** BEGIN **

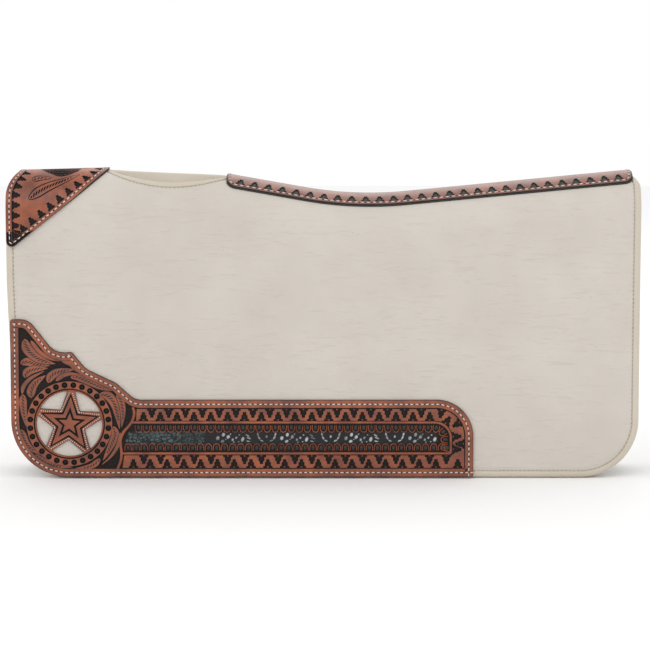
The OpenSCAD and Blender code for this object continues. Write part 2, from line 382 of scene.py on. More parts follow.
def sliceUp(bm, axis, step, low=None):  # cuts every face at even steps along an axis
    rest = bm.faces[:]
    high = max(v.co[axis] for v in bm.verts)
    cut = (min(v.co[axis] for v in bm.verts) if low is None else low) + step
    normal = Vector((0, 0, 0))
    normal[axis] = 1
    while cut < high - 1e-6 and rest:
        edges = list({e for f in rest for e in f.edges})
        verts = list({v for f in rest for v in f.verts})
        done = bmesh.ops.bisect_plane(bm, geom=rest + edges + verts, dist=1e-7,
                                      plane_co=normal * cut, plane_no=normal)
        rest = [g for g in done["geom"] if isinstance(g, bmesh.types.BMFace)
                and max(v.co[axis] for v in g.verts) > cut + 1e-7]
        cut += step


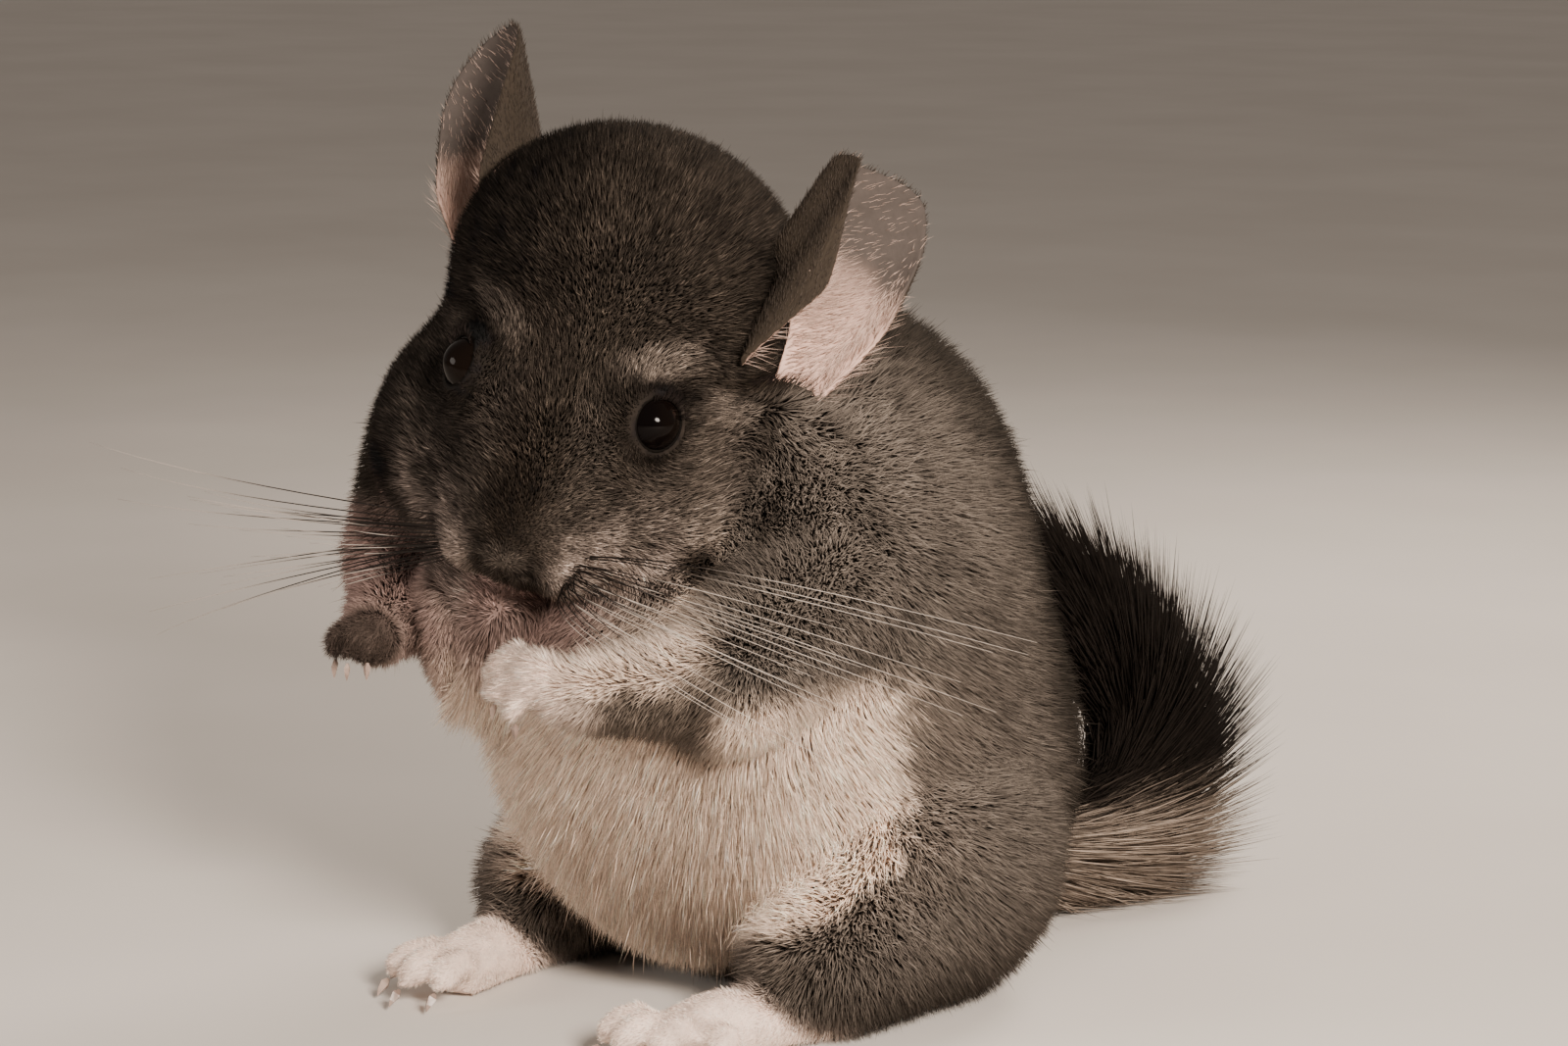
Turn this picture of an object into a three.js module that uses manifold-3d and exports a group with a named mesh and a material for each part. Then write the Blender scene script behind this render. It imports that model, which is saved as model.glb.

** END **

Short task -> Write out the listing once more, matching it exactly.

Result of the exercise ->
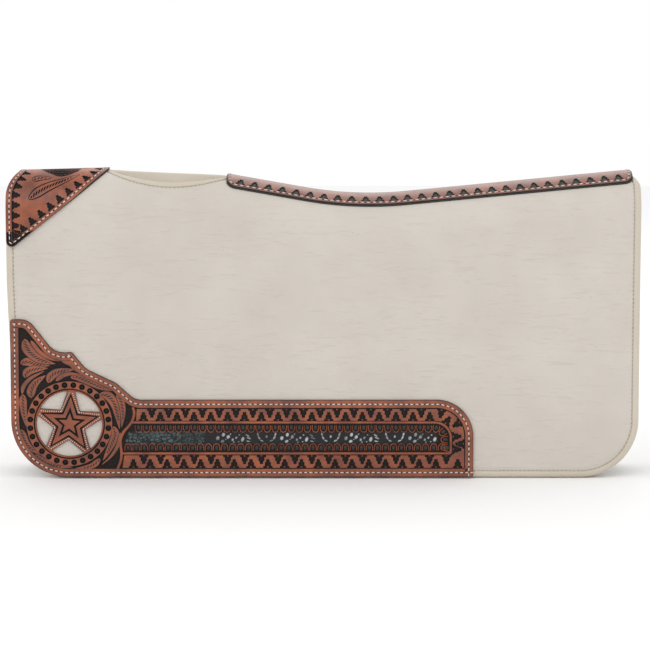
The OpenSCAD and Blender code for this object continues. Write part 2, from line 382 of scene.py on. More parts follow.
def sliceUp(bm, axis, step, low=None):  # cuts every face at even steps along an axis
    rest = bm.faces[:]
    high = max(v.co[axis] for v in bm.verts)
    cut = (min(v.co[axis] for v in bm.verts) if low is None else low) + step
    normal = Vector((0, 0, 0))
    normal[axis] = 1
    while cut < high - 1e-6 and rest:
        edges = list({e for f in rest for e in f.edges})
        verts = list({v for f in rest for v in f.verts})
        done = bmesh.ops.bisect_plane(bm, geom=rest + edges + verts, dist=1e-7,
                                      plane_co=normal * cut, plane_no=normal)
        rest = [g for g in done["geom"] if isinstance(g, bmesh.types.BMFace)
                and max(v.co[axis] for v in g.verts) > cut + 1e-7]
        cut += step


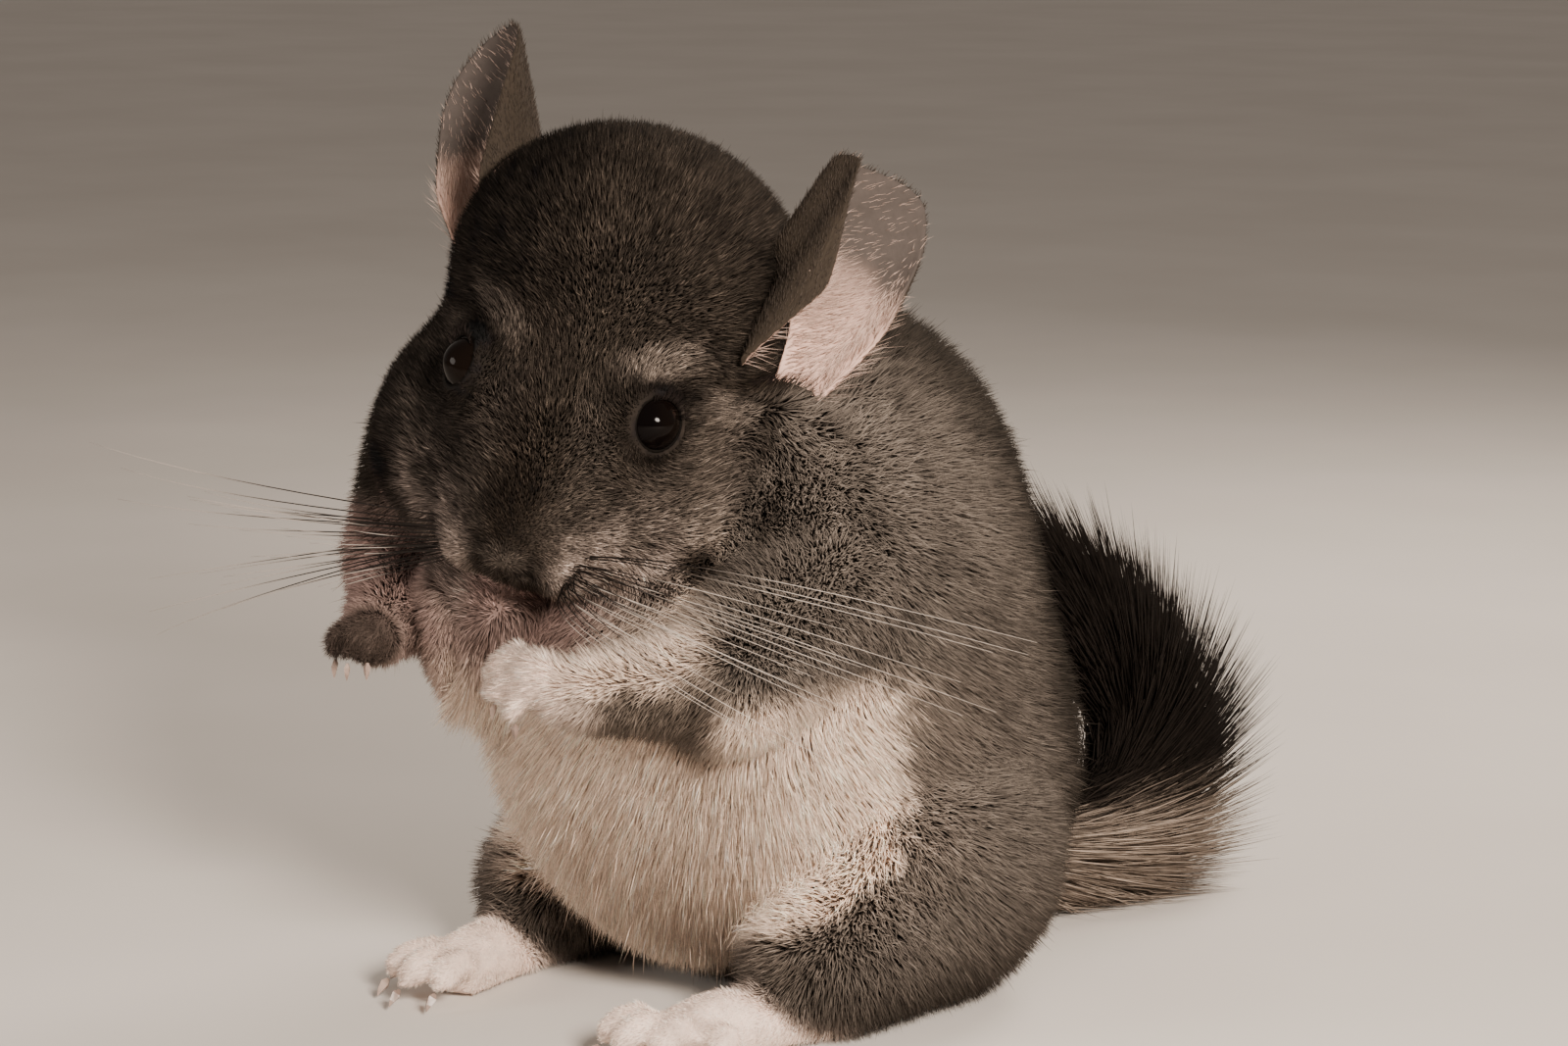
Turn this picture of an object into a three.js module that uses manifold-3d and exports a group with a named mesh and a material for each part. Then write the Blender scene script behind this render. It imports that model, which is saved as model.glb.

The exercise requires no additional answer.